Recently an East Lansing Info reporter interviewed The Rev. Dr. Kit Carlsen and I.  We told her about the mutual support our friendship gives each other in navigating ministry, and the activities our churches have done in the community over the last few years, like the celebration of diversity festival when Richard Spencer came to town, and the ongoing interfaith dialogues and support for refugees.  “Can others, who aren’t part of faith groups, join in on these activities?”  she asked curiously.  “Oh yes.”  We said.  “Is it hard to do your work now?”  Pause. . . Kit—”Our church welcomes everyone.  We actively reach out to people who may not find that elsewhere, we fight racism and affirm the LGBT community.”    “And this welcome to holy space is the good news we share.” I added.   “People come hungry and tired, and we offer sanctuary, and the bread of life, week after week.”
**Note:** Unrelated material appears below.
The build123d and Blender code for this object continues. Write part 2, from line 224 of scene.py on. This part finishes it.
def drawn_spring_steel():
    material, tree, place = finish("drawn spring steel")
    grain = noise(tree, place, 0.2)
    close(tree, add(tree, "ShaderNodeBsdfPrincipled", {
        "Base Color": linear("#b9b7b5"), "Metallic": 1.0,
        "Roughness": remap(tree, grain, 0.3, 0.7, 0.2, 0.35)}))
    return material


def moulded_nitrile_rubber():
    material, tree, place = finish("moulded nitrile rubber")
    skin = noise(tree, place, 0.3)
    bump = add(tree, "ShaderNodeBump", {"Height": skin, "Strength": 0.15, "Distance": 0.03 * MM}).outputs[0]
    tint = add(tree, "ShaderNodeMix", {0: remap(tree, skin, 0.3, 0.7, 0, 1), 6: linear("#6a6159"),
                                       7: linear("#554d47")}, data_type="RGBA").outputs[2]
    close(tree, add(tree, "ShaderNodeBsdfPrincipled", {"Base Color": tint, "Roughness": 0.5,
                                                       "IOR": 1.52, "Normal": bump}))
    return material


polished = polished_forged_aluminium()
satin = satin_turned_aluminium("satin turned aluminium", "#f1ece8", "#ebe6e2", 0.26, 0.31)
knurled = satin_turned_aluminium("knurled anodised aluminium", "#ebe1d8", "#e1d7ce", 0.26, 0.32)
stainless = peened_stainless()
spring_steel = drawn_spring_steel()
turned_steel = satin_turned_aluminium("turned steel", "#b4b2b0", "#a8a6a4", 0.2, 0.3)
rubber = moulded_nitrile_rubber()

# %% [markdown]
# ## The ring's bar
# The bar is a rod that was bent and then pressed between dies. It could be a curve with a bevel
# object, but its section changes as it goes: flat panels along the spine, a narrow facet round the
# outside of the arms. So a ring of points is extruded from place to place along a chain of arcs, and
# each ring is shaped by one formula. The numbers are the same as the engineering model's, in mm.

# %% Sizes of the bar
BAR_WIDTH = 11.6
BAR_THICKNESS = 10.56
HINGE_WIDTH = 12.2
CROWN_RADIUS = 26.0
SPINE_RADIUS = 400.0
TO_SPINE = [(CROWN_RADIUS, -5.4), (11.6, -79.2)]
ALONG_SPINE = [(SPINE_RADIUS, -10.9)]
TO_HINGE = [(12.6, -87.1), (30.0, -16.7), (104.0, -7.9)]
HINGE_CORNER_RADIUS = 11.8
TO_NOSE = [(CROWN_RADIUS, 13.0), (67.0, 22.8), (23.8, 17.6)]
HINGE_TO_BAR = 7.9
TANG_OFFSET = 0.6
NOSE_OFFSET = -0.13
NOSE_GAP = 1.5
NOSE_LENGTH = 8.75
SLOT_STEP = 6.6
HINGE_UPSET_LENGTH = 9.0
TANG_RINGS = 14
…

We struggle in a time of the lawless one, when people and places are discarded for the gain of the powerful.  We need this letter from Paul.  “Do you not remember what I told you?” he says. Perhaps our act of greatest resistance is to remember this blessing.  We are seen and heard and valued.  Who we really is chosen, beloved and precious in God’s eyes.  We are sanctified, that is God is actively working in us and through us. Seeing this in ourselves, we can see it in another, especially those cast aside, dehumanized.   We have good news to share, love to embody, and oppressive structures to dismantle.  The invitations to do this come gently, one petal at a time.  And grace grows in us and comes underneath us to give us the strength we need.  May our hearts be strengthened for every good work and word.  Knowing we are seen, may we see.  Loved, may we love.  Blessed, may we bless.   Amen.


[i] 429, Amy-Jill Levine, “The Man of Lawlessness and the Restrainer (2 Thess 2.3-4),” The Jewish Annotated New Testament.”

[ii] Chris Hedges, “The Age of Radical Evil,”  https://www.truthdig.com/articles/the-age-of-radical-evil/

[iii] 2 Thessalonians 2:13-17

[iv] 55-57, “The Blessing of Sanctuary,” Jan Richardson, Circle of Grace.